Tidak Cukup dengan Lari Kencang
Ada beberapa faktor penting yang menjadi penyebab jebloknya prestasi Indonesia di SEA Games 2017. Support penuh dari semua pihak akan menjadi pemicu atlet untuk menggenjot performa di berbagai event.
CATATAN besar pola pembinaan olahraga Indonesia sebenarnya berada di tangan Kemenpora dan Satlak Prima. Dua pihak tersebut punya daya dan upaya untuk mewujudkan itu semua.
Sayang, capaian di SEA Games 2017 sudah cukup membuktikan bahwa mereka hanya punya upaya tanpa daya alias modal logistik. Alasan pendanaan selama ini masih menjadi isu krusial buat pelatnas cabor Indonesia dalam menjalankan program latihan mereka. Mulai perencanaan latihan, uji tanding di dalam dan luar negeri, plus kompetisi menjadi syarat mutlak agar para atlet bisa berkembang. Krisna Bayu, salah seorang mantan atlet nasional dari cabang olahraga judo, mengatakan bahwa salah satu faktor kegagalan Indonesia dalam SEA Games kali ini adalah lemahnya koordinasi di antara sejumlah lembaga. Mulai Komite Olahraga Indonesia (KOI), Satlak Prima hingga pihak Kemenpora selama persiapan menjelang SEA Games.

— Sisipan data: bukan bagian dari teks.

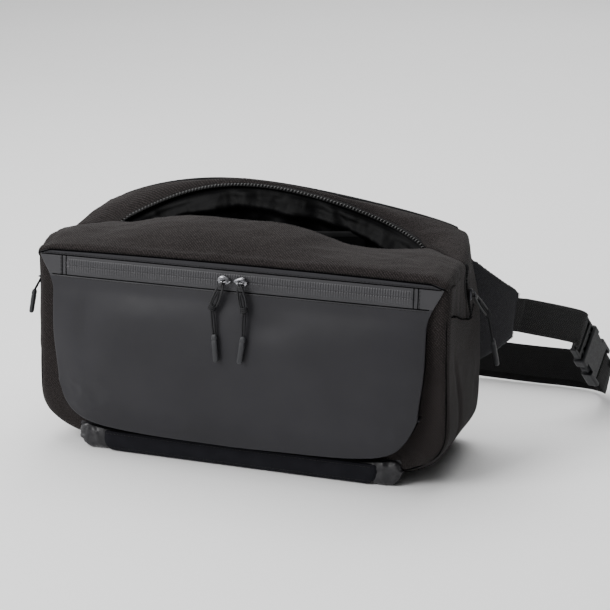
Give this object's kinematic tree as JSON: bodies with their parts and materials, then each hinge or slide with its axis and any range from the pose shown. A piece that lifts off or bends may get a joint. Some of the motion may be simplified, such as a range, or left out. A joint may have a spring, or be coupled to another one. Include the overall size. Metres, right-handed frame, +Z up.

Dia lantas mencontohkan, Satlak Prima yang diberi tugas merawat dan meningkatkan performa para atlet proyeksi SEA Games. Namun, tanggung jawab tersebut tidak dibarengi dengan tanggung jawab pengelolaan keuangan secara mandiri. Akibatnya, banyak atlet harus terkapar lemas karena gaji dan uang vitamin sering terlambat cair.
’’Kondisi itu membuat mental dan psikologis atlet terjun bebas sebelum tampil di SEA Games,’’ kata peraih medali emas judo nomor 100 kg putra di SEA Games 2001 itu. ’’Jadi, atlet-atlet saat ini ibarat kuda yang sedang sakit, tetapi dipaksa untuk berlari kencang, sulit,’’ kata pria yang juga salah seorang pengurus Satlak Prima itu.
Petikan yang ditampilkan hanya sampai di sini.